>> Begin Material provided
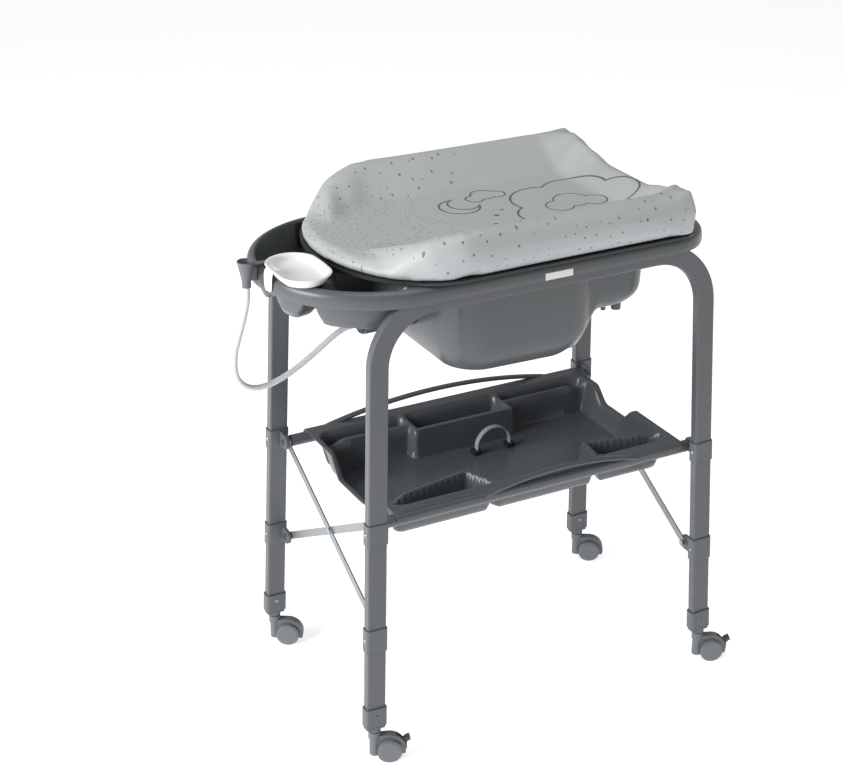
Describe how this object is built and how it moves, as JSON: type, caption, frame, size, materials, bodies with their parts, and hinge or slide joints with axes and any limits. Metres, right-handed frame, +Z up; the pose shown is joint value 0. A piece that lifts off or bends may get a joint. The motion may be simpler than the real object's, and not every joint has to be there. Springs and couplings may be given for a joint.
{
  "type": "baby bath and changing table",
  "caption": "Baby bath and changing table: padded flip-up mat over a bath tub on two arched tube frames with a storage tray, drain hose and castors.",
  "frame": {"origin": "on the floor, under the middle of the object's bounding box without the hose", "axes": "+X towards the square end of the bath, -Y towards the user, +Z up"},
  "size_m": [0.9466, 0.5003, 1.001],
  "materials": {
    "tube_paint": "satin grey powder paint",
    "joint_plastic": "satin moulded grey",
    "brace_steel": "zinc-plated flat bar",
    "fastener": "bright plated",
    "castor_plastic": "fine-textured grey",
    "wheel_plastic": "smooth grey disc",
    "brake_plastic": "dark textured",
    "bath_plastic": "satin grey moulding",
    "black_plastic": "matt black",
    "white_plastic": "glossy white",
    "hose_plastic": "translucent milky",
    "label": "blank white plate",
    "holder_plastic": "satin grey",
    "board": "dark underside",
    "mat_vinyl": "soft light-grey vinyl with a small pattern",
    "hinge_plastic": "moulded grey",
    "tray_plastic": "glossy dark grey moulding",
    "strap": "pale lilac-grey webbing"
  },
  "bodies": {
    "stand": {"front_arch": "tube_paint", "rear_arch": "tube_paint", "front_rail": "tube_paint", "rear_rail": "tube_paint", "collar_upper_fl": "joint_plastic", "collar_upper_fr": "joint_plastic", "collar_upper_rl": "joint_plastic", "collar_upper_rr": "joint_plastic", "collar_lower_fl": "joint_plastic", "collar_lower_fr": "joint_plastic", "collar_lower_rl": "joint_plastic", "collar_lower_rr": "joint_plastic", "socket_fl": "joint_plastic", "socket_fr": "joint_plastic", "socket_rl": "joint_plastic", "socket_rr": "joint_plastic", "brace_left_a": "brace_steel", "brace_left_b": "brace_steel", "brace_right_a": "brace_steel", "brace_right_b": "brace_steel", "brace_rivets": "fastener", "collar_screws": "fastener", "socket_screws": "fastener"},
    "bath_body": {"bath": "bath_plastic", "bath_saddles": "black_plastic", "drain_spout": "black_plastic", "drain_hose": "hose_plastic", "rim_label": "label", "hose_holder": "holder_plastic", "hinge_bases": "hinge_plastic", "hinge_pins": "fastener"},
    "mat": {"mat_board": "board", "mat_cushion": "mat_vinyl", "hinge_leaves": "hinge_plastic"},
    "soap_dish": {"dish": "white_plastic"},
    "plug": {"drain_plug": "white_plastic"},
    "storage_tray": {"tray": "tray_plastic", "tray_strap": "strap", "strap_anchors": "black_plastic"},
    "castor_body_fl": {"castor_fl": "castor_plastic"},
    "wheel_body_fl": {"wheels_fl": "wheel_plastic"},
    "brake_body_fl": {"brake_fl": "brake_plastic"},
    "castor_body_fr": {"castor_fr": "castor_plastic"},
    "wheel_body_fr": {"wheels_fr": "wheel_plastic"},
    "brake_body_fr": {"brake_fr": "brake_plastic"},
    "castor_body_rl": {"castor_rl": "castor_plastic"},
    "wheel_body_rl": {"wheels_rl": "wheel_plastic"},
    "castor_body_rr": {"castor_rr": "castor_plastic"},
    "wheel_body_rr": {"wheels_rr": "wheel_plastic"}
  },
  "joints": [
    {"name": "bath_lift", "type": "slide", "parent": "stand", "child": "bath_body", "axis": [0, 0, 1], "range_m": [0, 0.25]},
    {"name": "mat_flip", "type": "hinge", "parent": "bath_body", "child": "mat", "pos_m": [0.0367, 0.24035, 0.909], "axis": [-1, 0, 0], "range_deg": [0, 95]},
    {"name": "dish_lift", "type": "slide", "parent": "bath_body", "child": "soap_dish", "axis": [0, 0, 1], "range_m": [0, 0.08]},
    {"name": "plug_pull", "type": "slide", "parent": "bath_body", "child": "plug", "axis": [1, 0, 0], "range_m": [0, 0.03]},
    {"name": "tray_lift", "type": "slide", "parent": "stand", "child": "storage_tray", "axis": [0, 0, 1], "range_m": [0, 0.18]},
    {"name": "swivel_fl", "type": "hinge", "parent": "stand", "child": "castor_body_fl", "pos_m": [-0.32509, -0.21581, 0.062], "axis": [0, 0, 1], "continuous": true},
    {"name": "roll_fl", "type": "hinge", "parent": "castor_body_fl", "child": "wheel_body_fl", "pos_m": [-0.29972, -0.22505, 0.023], "axis": [0.342, 0.9397, 0], "continuous": true},
    {"name": "brake_fl", "type": "hinge", "parent": "castor_body_fl", "child": "brake_body_fl", "pos_m": [-0.28281, -0.2312, 0.036], "axis": [0.342, 0.9397, 0], "range_deg": [0, 12]},
    {"name": "swivel_fr", "type": "hinge", "parent": "stand", "child": "castor_body_fr", "pos_m": [0.39849, -0.21581, 0.062], "axis": [0, 0, 1], "continuous": true},
    {"name": "roll_fr", "type": "hinge", "parent": "castor_body_fr", "child": "wheel_body_fr", "pos_m": [0.42386, -0.22505, 0.023], "axis": [0.342, 0.9397, 0], "continuous": true},
    {"name": "brake_fr", "type": "hinge", "parent": "castor_body_fr", "child": "brake_body_fr", "pos_m": [0.44078, -0.2312, 0.036], "axis": [0.342, 0.9397, 0], "range_deg": [0, 12]},
    {"name": "swivel_rl", "type": "hinge", "parent": "stand", "child": "castor_body_rl", "pos_m": [-0.32509, 0.23851, 0.062], "axis": [0, 0, 1], "continuous": true},
    {"name": "roll_rl", "type": "hinge", "parent": "castor_body_rl", "child": "wheel_body_rl", "pos_m": [-0.30171, 0.22501, 0.023], "axis": [0.5, 0.866, 0], "continuous": true},
    {"name": "swivel_rr", "type": "hinge", "parent": "stand", "child": "castor_body_rr", "pos_m": [0.39849, 0.23851, 0.062], "axis": [0, 0, 1], "continuous": true},
    {"name": "roll_rr", "type": "hinge", "parent": "castor_body_rr", "child": "wheel_body_rr", "pos_m": [0.42187, 0.22501, 0.023], "axis": [0.5, 0.866, 0], "continuous": true}
  ]
}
>> End Material provided
Stated task —
Each line of the listing should be copied exactly.

Response to this task —
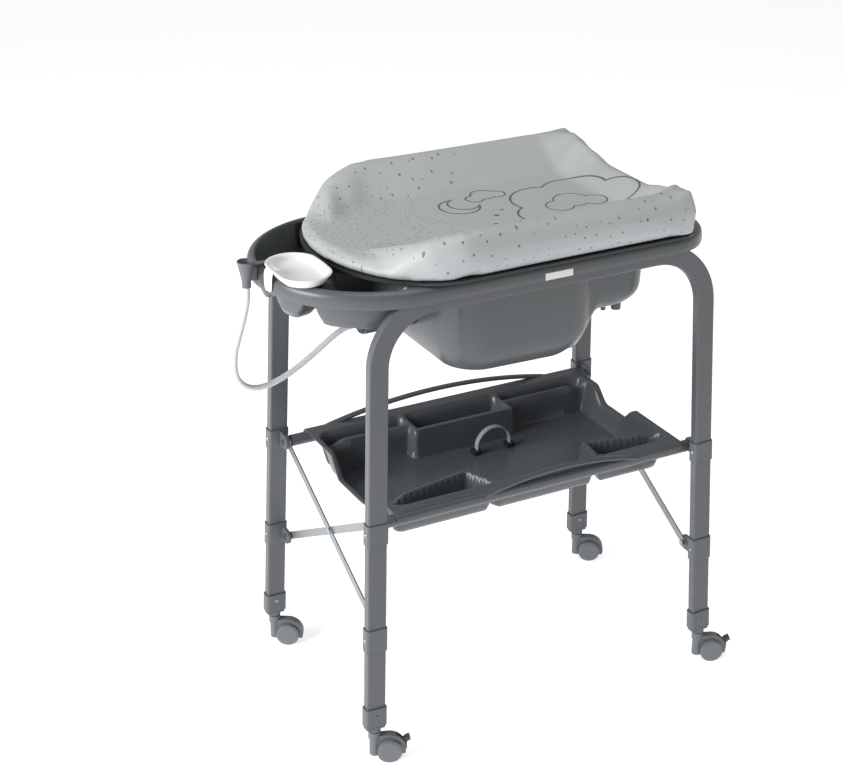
Describe how this object is built and how it moves, as JSON: type, caption, frame, size, materials, bodies with their parts, and hinge or slide joints with axes and any limits. Metres, right-handed frame, +Z up; the pose shown is joint value 0. A piece that lifts off or bends may get a joint. The motion may be simpler than the real object's, and not every joint has to be there. Springs and couplings may be given for a joint.
{
  "type": "baby bath and changing table",
  "caption": "Baby bath and changing table: padded flip-up mat over a bath tub on two arched tube frames with a storage tray, drain hose and castors.",
  "frame": {"origin": "on the floor, under the middle of the object's bounding box without the hose", "axes": "+X towards the square end of the bath, -Y towards the user, +Z up"},
  "size_m": [0.9466, 0.5003, 1.001],
  "materials": {
    "tube_paint": "satin grey powder paint",
    "joint_plastic": "satin moulded grey",
    "brace_steel": "zinc-plated flat bar",
    "fastener": "bright plated",
    "castor_plastic": "fine-textured grey",
    "wheel_plastic": "smooth grey disc",
    "brake_plastic": "dark textured",
    "bath_plastic": "satin grey moulding",
    "black_plastic": "matt black",
    "white_plastic": "glossy white",
    "hose_plastic": "translucent milky",
    "label": "blank white plate",
    "holder_plastic": "satin grey",
    "board": "dark underside",
    "mat_vinyl": "soft light-grey vinyl with a small pattern",
    "hinge_plastic": "moulded grey",
    "tray_plastic": "glossy dark grey moulding",
    "strap": "pale lilac-grey webbing"
  },
  "bodies": {
    "stand": {"front_arch": "tube_paint", "rear_arch": "tube_paint", "front_rail": "tube_paint", "rear_rail": "tube_paint", "collar_upper_fl": "joint_plastic", "collar_upper_fr": "joint_plastic", "collar_upper_rl": "joint_plastic", "collar_upper_rr": "joint_plastic", "collar_lower_fl": "joint_plastic", "collar_lower_fr": "joint_plastic", "collar_lower_rl": "joint_plastic", "collar_lower_rr": "joint_plastic", "socket_fl": "joint_plastic", "socket_fr": "joint_plastic", "socket_rl": "joint_plastic", "socket_rr": "joint_plastic", "brace_left_a": "brace_steel", "brace_left_b": "brace_steel", "brace_right_a": "brace_steel", "brace_right_b": "brace_steel", "brace_rivets": "fastener", "collar_screws": "fastener", "socket_screws": "fastener"},
    "bath_body": {"bath": "bath_plastic", "bath_saddles": "black_plastic", "drain_spout": "black_plastic", "drain_hose": "hose_plastic", "rim_label": "label", "hose_holder": "holder_plastic", "hinge_bases": "hinge_plastic", "hinge_pins": "fastener"},
    "mat": {"mat_board": "board", "mat_cushion": "mat_vinyl", "hinge_leaves": "hinge_plastic"},
    "soap_dish": {"dish": "white_plastic"},
    "plug": {"drain_plug": "white_plastic"},
    "storage_tray": {"tray": "tray_plastic", "tray_strap": "strap", "strap_anchors": "black_plastic"},
    "castor_body_fl": {"castor_fl": "castor_plastic"},
    "wheel_body_fl": {"wheels_fl": "wheel_plastic"},
    "brake_body_fl": {"brake_fl": "brake_plastic"},
    "castor_body_fr": {"castor_fr": "castor_plastic"},
    "wheel_body_fr": {"wheels_fr": "wheel_plastic"},
    "brake_body_fr": {"brake_fr": "brake_plastic"},
    "castor_body_rl": {"castor_rl": "castor_plastic"},
    "wheel_body_rl": {"wheels_rl": "wheel_plastic"},
    "castor_body_rr": {"castor_rr": "castor_plastic"},
    "wheel_body_rr": {"wheels_rr": "wheel_plastic"}
  },
  "joints": [
    {"name": "bath_lift", "type": "slide", "parent": "stand", "child": "bath_body", "axis": [0, 0, 1], "range_m": [0, 0.25]},
    {"name": "mat_flip", "type": "hinge", "parent": "bath_body", "child": "mat", "pos_m": [0.0367, 0.24035, 0.909], "axis": [-1, 0, 0], "range_deg": [0, 95]},
    {"name": "dish_lift", "type": "slide", "parent": "bath_body", "child": "soap_dish", "axis": [0, 0, 1], "range_m": [0, 0.08]},
    {"name": "plug_pull", "type": "slide", "parent": "bath_body", "child": "plug", "axis": [1, 0, 0], "range_m": [0, 0.03]},
    {"name": "tray_lift", "type": "slide", "parent": "stand", "child": "storage_tray", "axis": [0, 0, 1], "range_m": [0, 0.18]},
    {"name": "swivel_fl", "type": "hinge", "parent": "stand", "child": "castor_body_fl", "pos_m": [-0.32509, -0.21581, 0.062], "axis": [0, 0, 1], "continuous": true},
    {"name": "roll_fl", "type": "hinge", "parent": "castor_body_fl", "child": "wheel_body_fl", "pos_m": [-0.29972, -0.22505, 0.023], "axis": [0.342, 0.9397, 0], "continuous": true},
    {"name": "brake_fl", "type": "hinge", "parent": "castor_body_fl", "child": "brake_body_fl", "pos_m": [-0.28281, -0.2312, 0.036], "axis": [0.342, 0.9397, 0], "range_deg": [0, 12]},
    {"name": "swivel_fr", "type": "hinge", "parent": "stand", "child": "castor_body_fr", "pos_m": [0.39849, -0.21581, 0.062], "axis": [0, 0, 1], "continuous": true},
    {"name": "roll_fr", "type": "hinge", "parent": "castor_body_fr", "child": "wheel_body_fr", "pos_m": [0.42386, -0.22505, 0.023], "axis": [0.342, 0.9397, 0], "continuous": true},
    {"name": "brake_fr", "type": "hinge", "parent": "castor_body_fr", "child": "brake_body_fr", "pos_m": [0.44078, -0.2312, 0.036], "axis": [0.342, 0.9397, 0], "range_deg": [0, 12]},
    {"name": "swivel_rl", "type": "hinge", "parent": "stand", "child": "castor_body_rl", "pos_m": [-0.32509, 0.23851, 0.062], "axis": [0, 0, 1], "continuous": true},
    {"name": "roll_rl", "type": "hinge", "parent": "castor_body_rl", "child": "wheel_body_rl", "pos_m": [-0.30171, 0.22501, 0.023], "axis": [0.5, 0.866, 0], "continuous": true},
    {"name": "swivel_rr", "type": "hinge", "parent": "stand", "child": "castor_body_rr", "pos_m": [0.39849, 0.23851, 0.062], "axis": [0, 0, 1], "continuous": true},
    {"name": "roll_rr", "type": "hinge", "parent": "castor_body_rr", "child": "wheel_body_rr", "pos_m": [0.42187, 0.22501, 0.023], "axis": [0.5, 0.866, 0], "continuous": true}
  ]
}